Дорогой читатель, не жди стройности и последовательности от моего повествования. Я должен скорее рассказать о якуте Михаиле Андреевиче Алексееве, невольно ставшем зачинателем подвысоцкого музея.
В конце шестидесятых годов попалась здешним школьникам на глаза газета «Известия» с корреспонденцией Э. Максимовой. Там рассказывалось о замечательном педагоге, создавшем в глубине Якутии свою систему обучения, выявления талантов и способностей детей, заслуженном учителе РСФСР и своей автономной республики. Попутно сообщалось, что этот учитель М. А. Алексеев [1] был младшим политруком и в августе сорок первого воевал на реке Синюхе.
Пионеры послали ему письмо и получили ответ. Это ответное послание из Верхневилюйска, датированное 1969 годом, и стало первым экспонатом народного музея.
Михаил Андреевич писал: «Земля, на которой стоит ваша школа, пропитана кровью героев нашей Родины. Там, при неслыханной в истории войн попытке выхода из окружения штыками, легли тысячи неписаных героев».
Учитель Алексеев утверждал, что все расстояние и время — от Перемышля до Подвысокого — это один бой, практически беспрерывный. Кульминации своей он достиг в Зеленой браме. Окруженные там советские войска в ночь на 6 августа вывесили на опушке длинное кумачовое полотнище с размашисто написанным известью проклятием фашистам. Слова были соленые, крепкие — нечто вроде ответа запорожцев султану.
Аккуратным учительским почерком Алексеев описал ту страшную ночь, когда бойцы 99-й стрелковой дивизии многократно поднимались в штыковую атаку. После одной из таких атак Михаил Андреевич, весь израненный, очнулся в плену. Только встал на ноги — бежал. Приметная внешность мешала ему скрыться. Его вновь хватали жандармы, полицаи. Он вновь и вновь бежал. Хранил и сохранил под лохмотьями, как святыню, свою алую звездочку с пилотки и пуговицы с гимнастерки.
В заключение учитель из Верхневилюйска призывал подвысоцких школьников собирать сведения о боях, напоминал, что в Зеленой браме закопана документация многих штабов и политорганов, а также личные документы его товарищей. «Ищите! Это будет что-то новое в истории...»
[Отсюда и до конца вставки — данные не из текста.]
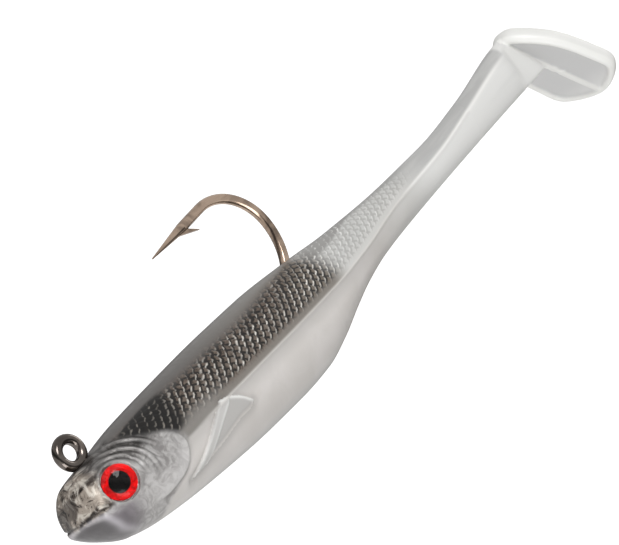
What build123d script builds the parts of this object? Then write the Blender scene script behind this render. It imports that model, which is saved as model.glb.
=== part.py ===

Память об августе сорок первого года жила, разумеется, в этих краях, но неслись десятилетия, и она становилась как бы пассивней. Конечно, подновлялись оградки на братских могилах, возлагались венки. Иногда приходили в Подвысокое письма от родных и близких — запросы о погибших, об исчезнувших...
Бывало и такое: сходил с автобуса (железнодорожная станция далеко отсюда) человек незнакомый, явно приезжий... Разные появлялись гости, но как бы общий знаменатель, рассказывают жители села, седина, а на лбу и на скулах — сразу не различишь — то ли морщины, то ли шрамы.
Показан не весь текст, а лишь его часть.